2、将test1和test2的object_id都modify为not null。
下面这个执行计划为hash-anti连接。test1和test2都通过一次扫描即可搞定。
SQL> select *
2 from test1
3 where test1.object_id is not null
4 and test1.object_id not in
5 (select object_id from test2 where object_id is not null);
未选定行
执行计划
----------------------------------------------------------
Plan hash value: 2299773985
------------------------------------------------------------------------------
| Id | Operation | Name | Rows | Bytes | Cost (%CPU)| Time |
------------------------------------------------------------------------------
| 0 | SELECT STATEMENT | | 1 | 35 | 7 (15)| 00:00:01 |
|* 1 | HASH JOIN RIGHT ANTI| | 1 | 35 | 7 (15)| 00:00:01 |
|* 2 | TABLE ACCESS FULL | TEST2 | 1000 | 13000 | 3 (0)| 00:00:01 |
|* 3 | TABLE ACCESS FULL | TEST1 | 1000 | 22000 | 3 (0)| 00:00:01 |
------------------------------------------------------------------------------
Predicate Information (identified by operation id):
---------------------------------------------------
1 - access("TEST1"."OBJECT_ID"="OBJECT_ID")

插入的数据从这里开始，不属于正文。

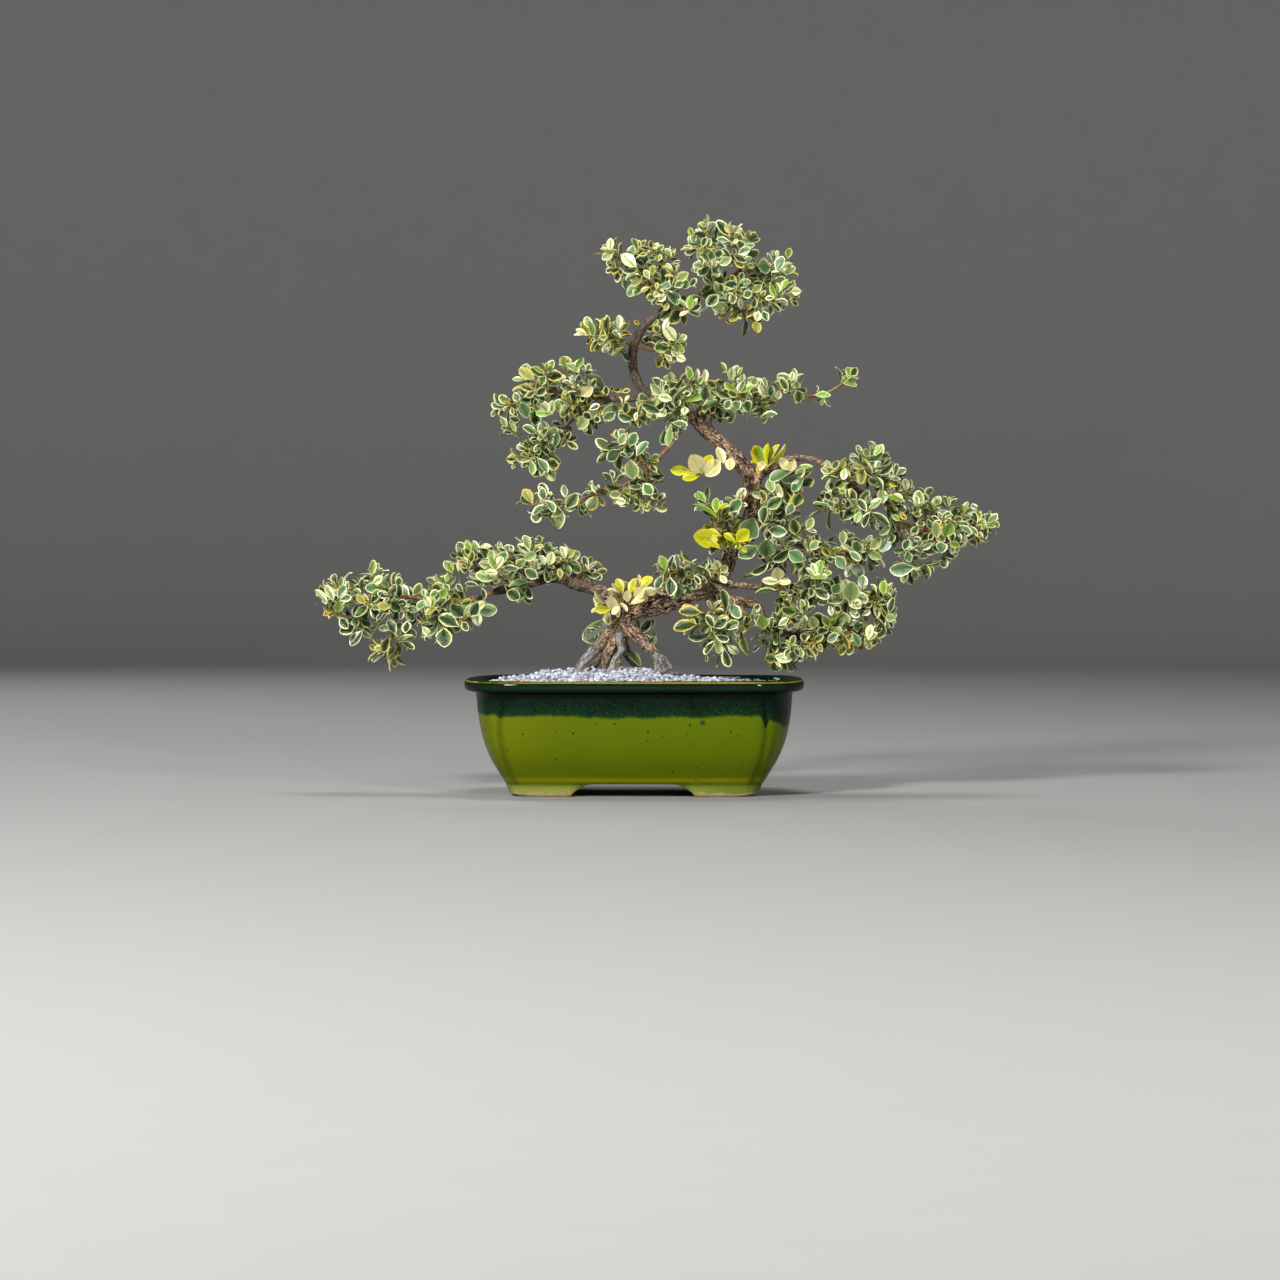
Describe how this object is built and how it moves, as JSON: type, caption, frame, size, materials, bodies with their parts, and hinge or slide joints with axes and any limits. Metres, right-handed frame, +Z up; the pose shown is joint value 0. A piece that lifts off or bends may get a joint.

2 - filter("OBJECT_ID" IS NOT NULL)
3 - filter("TEST1"."OBJECT_ID" IS NOT NULL)
Note
-----
- dynamic sampling used for this statement
统计信息
----------------------------------------------------------
8 recursive calls
0 db block gets
26 consistent gets
0 physical reads
0 redo size
204 bytes sent via SQL*Net to client
236 bytes received via SQL*Net from client
1 SQL*Net roundtrips to/from client
0 sorts (memory)
0 sorts (disk)
0 rows processed
由上面这两个测试,主要想说明一个问题:
当执行not in操作时,如果主查询和子查询关联字段,表定义都可以为null,即使表里相应字段不为null。
Oracle在解析并生成执行计划阶段,它只能通过现有统计信息去生成执行计划,而这个阶段还没有查具体的数据,所以它并不清楚字段是不是有空值,而定义该字段可以为空,那么就按可以为空算喽。
11g中,会直接走hash-anti半连接。这个算是在11g之前的一个书写规则问题吧。